The records that follow are to be repeated without alteration.
>> Start Provided records
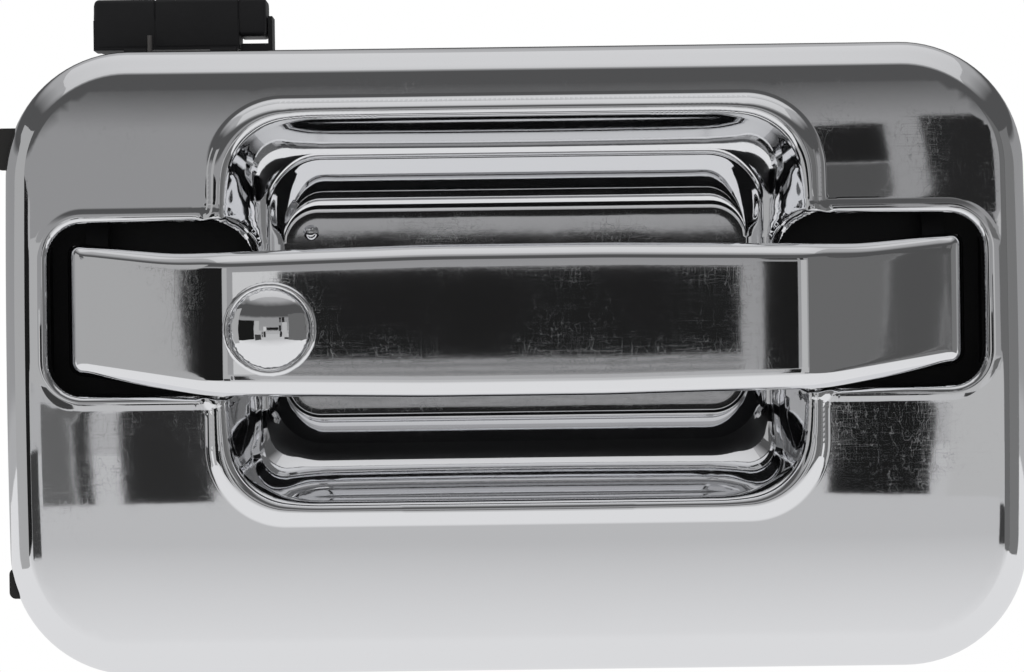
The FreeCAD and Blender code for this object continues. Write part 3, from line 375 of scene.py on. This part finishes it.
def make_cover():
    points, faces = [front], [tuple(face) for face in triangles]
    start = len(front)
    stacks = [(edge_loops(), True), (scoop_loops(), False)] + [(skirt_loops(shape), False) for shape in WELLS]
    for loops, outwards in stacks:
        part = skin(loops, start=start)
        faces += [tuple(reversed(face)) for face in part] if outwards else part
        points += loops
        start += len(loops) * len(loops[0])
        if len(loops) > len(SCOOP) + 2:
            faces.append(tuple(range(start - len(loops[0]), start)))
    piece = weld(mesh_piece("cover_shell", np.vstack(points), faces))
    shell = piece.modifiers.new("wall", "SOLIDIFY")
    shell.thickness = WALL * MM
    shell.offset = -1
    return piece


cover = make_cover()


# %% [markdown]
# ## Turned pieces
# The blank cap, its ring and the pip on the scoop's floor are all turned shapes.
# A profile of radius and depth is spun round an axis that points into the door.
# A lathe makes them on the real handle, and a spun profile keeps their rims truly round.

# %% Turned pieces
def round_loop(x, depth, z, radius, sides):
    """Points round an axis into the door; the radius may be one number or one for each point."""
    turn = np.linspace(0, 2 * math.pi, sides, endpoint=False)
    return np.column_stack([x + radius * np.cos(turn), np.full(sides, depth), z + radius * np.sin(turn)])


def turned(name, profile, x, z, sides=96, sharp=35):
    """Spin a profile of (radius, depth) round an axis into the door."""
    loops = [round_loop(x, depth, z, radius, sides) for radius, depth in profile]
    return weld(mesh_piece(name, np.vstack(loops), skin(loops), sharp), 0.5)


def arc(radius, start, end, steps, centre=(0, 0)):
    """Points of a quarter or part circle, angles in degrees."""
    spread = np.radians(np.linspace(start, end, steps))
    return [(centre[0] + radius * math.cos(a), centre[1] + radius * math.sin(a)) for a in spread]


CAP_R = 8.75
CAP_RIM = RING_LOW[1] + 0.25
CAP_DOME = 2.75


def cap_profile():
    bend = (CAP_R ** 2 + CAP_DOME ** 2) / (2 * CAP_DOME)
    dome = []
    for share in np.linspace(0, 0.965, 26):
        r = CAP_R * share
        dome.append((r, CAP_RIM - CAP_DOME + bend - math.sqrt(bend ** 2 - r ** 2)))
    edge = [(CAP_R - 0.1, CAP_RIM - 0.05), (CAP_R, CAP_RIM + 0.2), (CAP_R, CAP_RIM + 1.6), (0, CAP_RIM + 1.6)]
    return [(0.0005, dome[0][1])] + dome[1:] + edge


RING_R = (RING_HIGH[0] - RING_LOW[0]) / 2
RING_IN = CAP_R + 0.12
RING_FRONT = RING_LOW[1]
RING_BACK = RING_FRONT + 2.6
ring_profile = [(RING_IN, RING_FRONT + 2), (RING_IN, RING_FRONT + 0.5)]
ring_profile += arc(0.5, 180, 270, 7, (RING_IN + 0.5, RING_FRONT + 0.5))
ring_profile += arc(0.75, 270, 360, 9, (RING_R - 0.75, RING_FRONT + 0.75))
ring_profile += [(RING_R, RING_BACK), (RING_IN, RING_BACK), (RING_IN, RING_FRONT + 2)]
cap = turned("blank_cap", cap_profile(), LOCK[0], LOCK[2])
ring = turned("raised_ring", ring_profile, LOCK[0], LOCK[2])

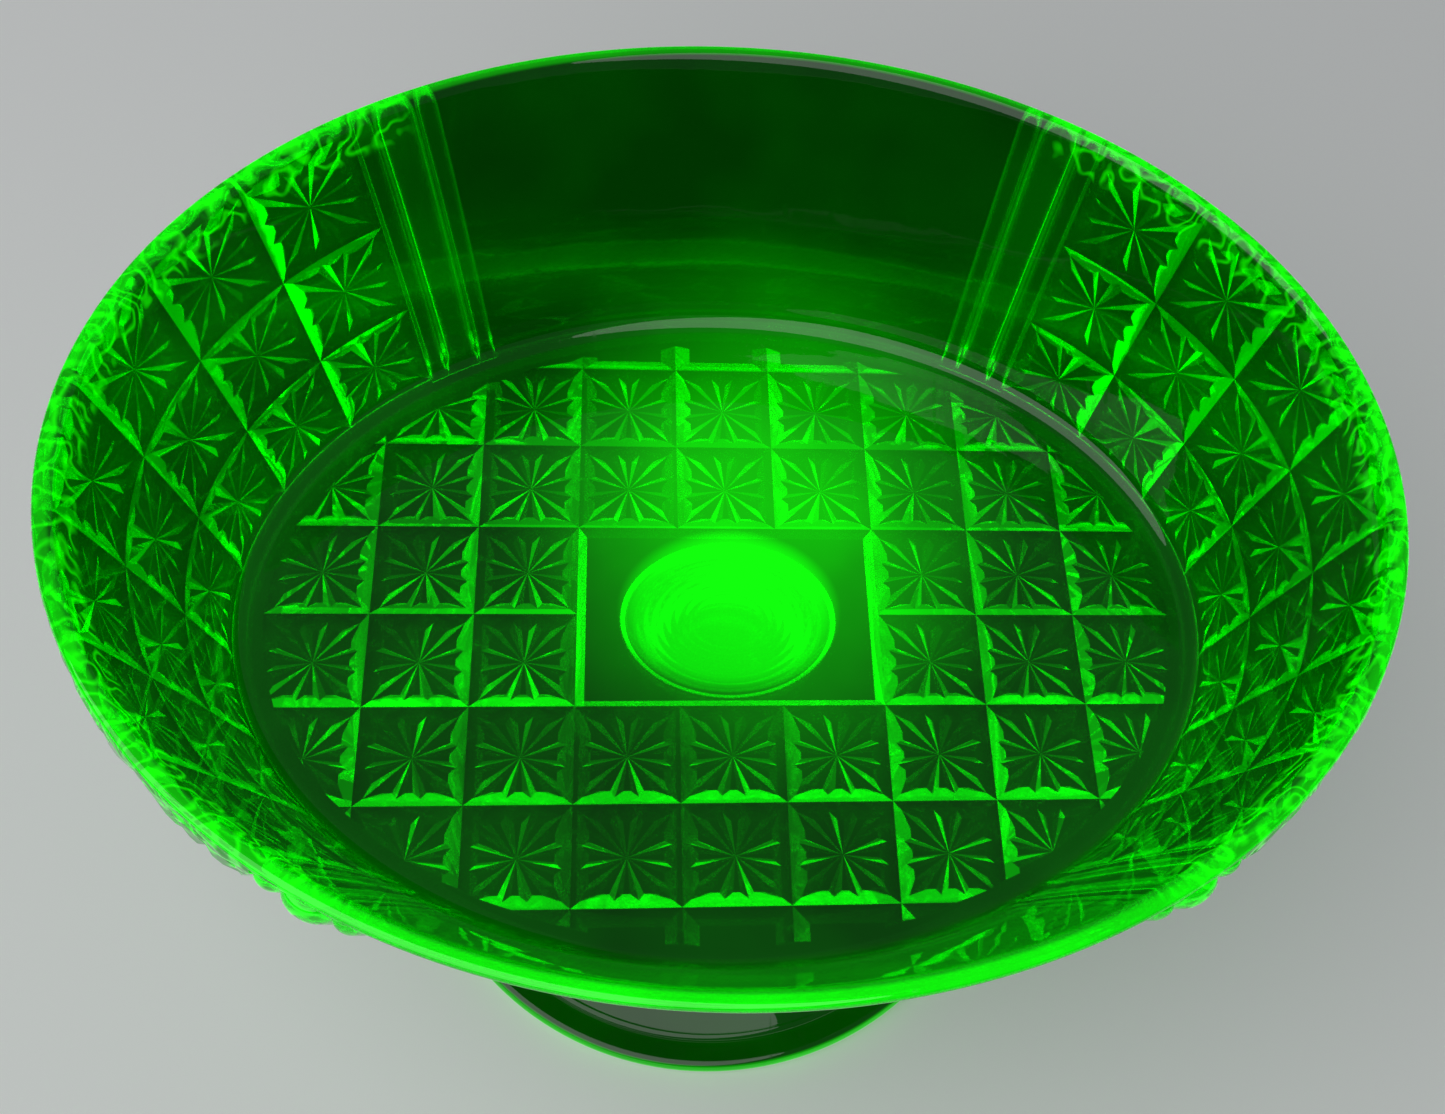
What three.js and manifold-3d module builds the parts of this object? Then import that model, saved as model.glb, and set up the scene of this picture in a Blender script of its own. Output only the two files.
>> End Provided records
**Result**
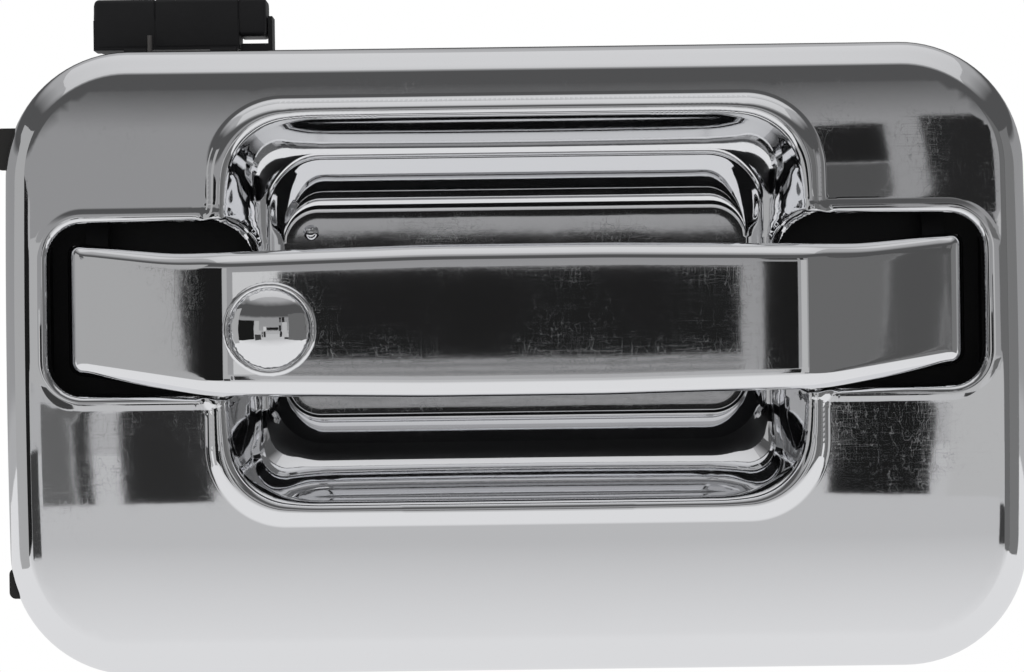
The FreeCAD and Blender code for this object continues. Write part 3, from line 375 of scene.py on. This part finishes it.
def make_cover():
    points, faces = [front], [tuple(face) for face in triangles]
    start = len(front)
    stacks = [(edge_loops(), True), (scoop_loops(), False)] + [(skirt_loops(shape), False) for shape in WELLS]
    for loops, outwards in stacks:
        part = skin(loops, start=start)
        faces += [tuple(reversed(face)) for face in part] if outwards else part
        points += loops
        start += len(loops) * len(loops[0])
        if len(loops) > len(SCOOP) + 2:
            faces.append(tuple(range(start - len(loops[0]), start)))
    piece = weld(mesh_piece("cover_shell", np.vstack(points), faces))
    shell = piece.modifiers.new("wall", "SOLIDIFY")
    shell.thickness = WALL * MM
    shell.offset = -1
    return piece


cover = make_cover()


# %% [markdown]
# ## Turned pieces
# The blank cap, its ring and the pip on the scoop's floor are all turned shapes.
# A profile of radius and depth is spun round an axis that points into the door.
# A lathe makes them on the real handle, and a spun profile keeps their rims truly round.

# %% Turned pieces
def round_loop(x, depth, z, radius, sides):
    """Points round an axis into the door; the radius may be one number or one for each point."""
    turn = np.linspace(0, 2 * math.pi, sides, endpoint=False)
    return np.column_stack([x + radius * np.cos(turn), np.full(sides, depth), z + radius * np.sin(turn)])


def turned(name, profile, x, z, sides=96, sharp=35):
    """Spin a profile of (radius, depth) round an axis into the door."""
    loops = [round_loop(x, depth, z, radius, sides) for radius, depth in profile]
    return weld(mesh_piece(name, np.vstack(loops), skin(loops), sharp), 0.5)


def arc(radius, start, end, steps, centre=(0, 0)):
    """Points of a quarter or part circle, angles in degrees."""
    spread = np.radians(np.linspace(start, end, steps))
    return [(centre[0] + radius * math.cos(a), centre[1] + radius * math.sin(a)) for a in spread]


CAP_R = 8.75
CAP_RIM = RING_LOW[1] + 0.25
CAP_DOME = 2.75


def cap_profile():
    bend = (CAP_R ** 2 + CAP_DOME ** 2) / (2 * CAP_DOME)
    dome = []
    for share in np.linspace(0, 0.965, 26):
        r = CAP_R * share
        dome.append((r, CAP_RIM - CAP_DOME + bend - math.sqrt(bend ** 2 - r ** 2)))
    edge = [(CAP_R - 0.1, CAP_RIM - 0.05), (CAP_R, CAP_RIM + 0.2), (CAP_R, CAP_RIM + 1.6), (0, CAP_RIM + 1.6)]
    return [(0.0005, dome[0][1])] + dome[1:] + edge


RING_R = (RING_HIGH[0] - RING_LOW[0]) / 2
RING_IN = CAP_R + 0.12
RING_FRONT = RING_LOW[1]
RING_BACK = RING_FRONT + 2.6
ring_profile = [(RING_IN, RING_FRONT + 2), (RING_IN, RING_FRONT + 0.5)]
ring_profile += arc(0.5, 180, 270, 7, (RING_IN + 0.5, RING_FRONT + 0.5))
ring_profile += arc(0.75, 270, 360, 9, (RING_R - 0.75, RING_FRONT + 0.75))
ring_profile += [(RING_R, RING_BACK), (RING_IN, RING_BACK), (RING_IN, RING_FRONT + 2)]
cap = turned("blank_cap", cap_profile(), LOCK[0], LOCK[2])
ring = turned("raised_ring", ring_profile, LOCK[0], LOCK[2])

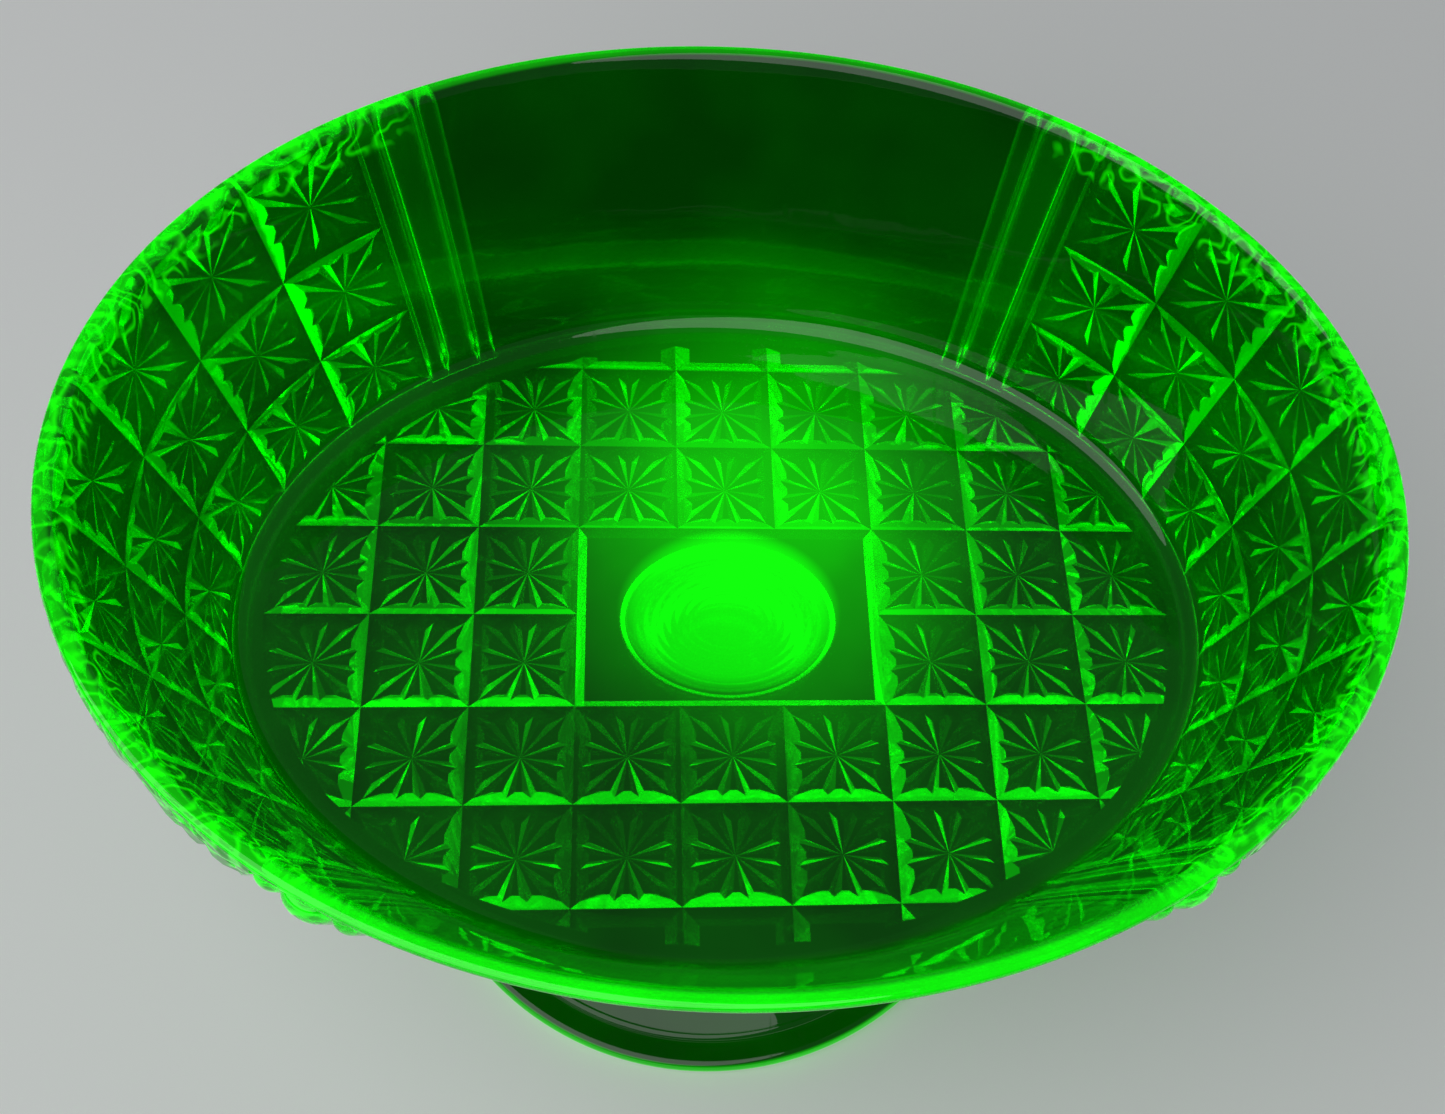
What three.js and manifold-3d module builds the parts of this object? Then import that model, saved as model.glb, and set up the scene of this picture in a Blender script of its own. Output only the two files.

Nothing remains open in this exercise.